When confronted with these inconsistencies, Kessel compounded them saying that NYPA money “given to the state had nothing to do with a rate increase. The money could not have been used to lower rates.” But Governor Paterson said “The [NYPA] money was diverted from some projects that never came to fruition.” If $476 million in defunct NYPA projects could be handed over to the state why couldn’t it be handed over to NYPA ratepayers or used to pay down debt and lower rates? Richie: Were you deceiving the public?

When the proposed NYPA rate increase was revealed, Kessel said it was mandated by state law. But when the heat was on, Kessel managed to find an excuse to cancel the “required” rate increase on March 24. He said that NYPA could sell its hydropower for less than cost for an undetermined interim period. Richie: Were you deceiving the public?

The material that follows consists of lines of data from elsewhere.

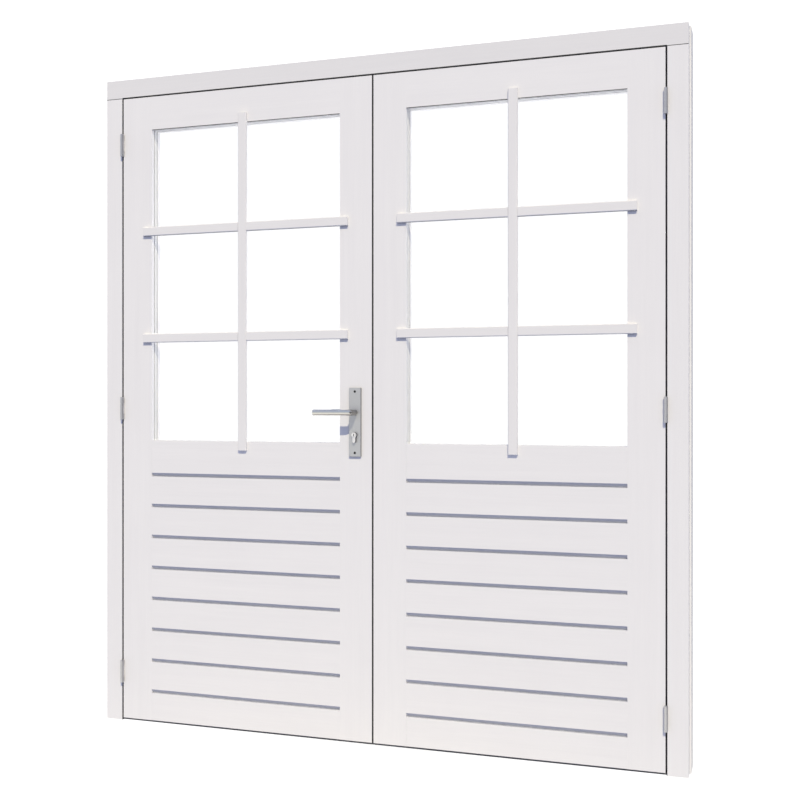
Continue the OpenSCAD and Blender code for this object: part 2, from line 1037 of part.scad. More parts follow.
module right_glass_seals() {
    on_right() glass_seals();
}

module right_glass_beads() {
    on_right() glass_beads();
}

module right_vertical_bar() {
    on_right() vertical_bar();
}

module right_horizontal_bars() {
    on_right() horizontal_bars();
}

// ---- Lock, in the left leaf ----

// Outline of the lock cylinder, made larger by edge
module cylinder_outline(edge) {
    r = web_w / 2 + edge;
    bottom = cylinder_bottom_z - edge;
    translate([axis_x, cylinder_z]) circle(r = cylinder_d / 2 + edge, $fn = round_n);
    translate([axis_x - r, bottom + r]) square([2 * r, cylinder_z - bottom - r]);
    translate([axis_x, bottom + r]) circle(r = r, $fn = round_n);
}

// Opening for a bolt through the forend and the case's front wall
module bolt_window(z, h, t) {
    block(
        [forend_x - case_wall - past, -t / 2 - bolt_clear, z - h / 2 - bolt_clear],
        [meet_edge + past, t / 2 + bolt_clear, z + h / 2 + bolt_clear]
    );
}

module at_forend_screws() {
    for (z = forend_screw_zs)
        translate([meet_edge, 0, z]) rotate([0, 90, 0]) children();
}

module lock_case() {
    color(steel) difference() {
        union() {
            block(
                [forend_x, -forend_w / 2, lever_z - forend_down],
                [meet_edge, forend_w / 2, lever_z + forend_up]
            );
            block(
                [case_x, -case_t / 2, lever_z - case_down],
                [forend_x, case_t / 2 - case_wall, lever_z + case_up]
            );
        }
        block(
            [case_x + case_wall, case_wall - case_t / 2, lever_z - case_down + case_wall],
            [forend_x - case_wall, case_t / 2, lever_z + case_up - case_wall]
        );
        bolt_window(latch_z, latch_h, latch_t);
        bolt_window(dead_z, dead_h, dead_t);
        bar_y(axis_x, lever_z, collar_d + 2 * fit, -case_t, 0);
        slab_y(-case_t, 0) cylinder_outline(bolt_clear);
        at_forend_screws() screw_hole();
        cylinder_screw_bore(2 * case_wall);
        translate([meet_edge, 0, cylinder_screw_z]) rotate([0, 90, 0])
            translate([0, 0, -bolt_head_h])
                cylinder(d1 = bolt_d, d2 = bolt_head_d, h = bolt_head_h, $fn = round_n);
    }
}

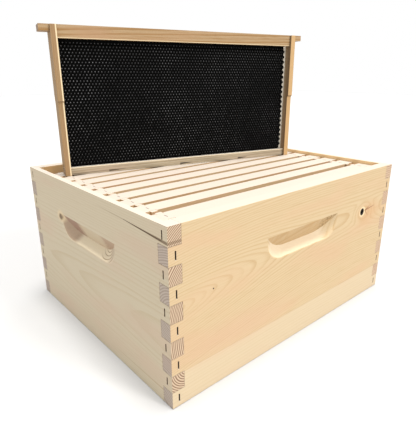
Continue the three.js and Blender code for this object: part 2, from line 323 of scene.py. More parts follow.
def wood(
    name, along, pith, tone, end_tone=(190, 165, 138), lean=(0, 0), bow=(0, 0), spacing=3.4, contrast=1.0,
    end_contrast=1.0, cut_contrast=1.0, wave=10.0, seed=0.0, turn=0.0, strip=None, swirl=None,
    marks=None,
):
    """Unfinished pine, as solid wood: growth rings round a pith line show as arcs on a face across the grain
    and as lines on a face along it. Faces that look up are painted paler, as painted light.

    along: the axis that the grain runs along, 0 to 2. tone, end_tone: colours of a face and of end grain.
    pith, lean, bow, spacing: of the rings, as ring_phase takes them. wave: how far the rings wander.
    contrast, end_contrast, cut_contrast: of the rings along the grain, on end grain and on sloping cuts.
    seed: tells boards apart. turn: the piece's turn about Z.
    strip: (height, pith, spacing, paleness) of a lower strip that is glued on, with rings of its own.
    swirl: a function that bends the rings, and marks: one that adds a board's own marks to its colour."""
    s = Shader(name)
    place = s.vector("MULTIPLY", s.coordinate("Object", turn), (1000.0, 1000.0, 1000.0))
    normal = s.split(s.coordinate("Normal", turn))
    axes = s.split(place)
    grain = axes[along]
    first, second = [axes[axis] for axis in range(3) if axis != along]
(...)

When asked by The Buffalo News editorial board and others if the NYPA rate freeze decision was made due to the public backlash and pressure from politicians, Kessel answered “No.” But when asked the same question by the Niagara Gazette, Kessel said, “Did the public pressure make a difference? I think it did and I don’t think there’s anything wrong with that.” Which is it Richie?

Richie Kessel is unfit to be CEO of the nation’s largest state-owned electric utility. Fortunately, for the people of New York, Kessel can be removed from office at NYPA’s annual trustees meeting this Tuesday, March 31, 2009. According to Article IV Section 2 of NYPA By-laws, the President and CEO must be reappointed at the annual trustees meeting. By-laws Article III-Section 5 reads:

At all Trustees’ meetings, the presence of four Trustees shall be necessary to constitute a quorum and shall be sufficient for the transaction of business. Any act shall be sufficient for the transaction of business if such four Trustees are in agreement and any act of such four Trustees present at a meeting and which constitutes a quorum shall be an act of the Trustees.

This means that yea votes of 4 trustees are required for election of NYPA’s President. At this time there are five NYPA trustees and two vacancies. Kessel must receive four of the five votes if he is to be elected President. (Last fall the trustee vote for Kessel was four to two in his favor.) If the two upstate Trustees vote “No,” the Kessel-NYPA nightmare will end.

Finally, in talking with The Buffalo News editorial board on the record last week, Kessel made a fundamental mistake that any intern with business experience or anyone who has spent any time attracting businesses would avoid. Kessel mentioned Camden Wire and Goya as businesses that might leave the State and also threw in public mini-mill steel manufacturer, Nucor, as another that was looking for aid. Apart from State law and regulation that require that confidential information like that not be cavalierly thrown into the public square, an ounce of common sense would suggest that these businesses and their employees and customers would prefer that they not be discussed in public by a Long Island-based pol in on-the-record meetings.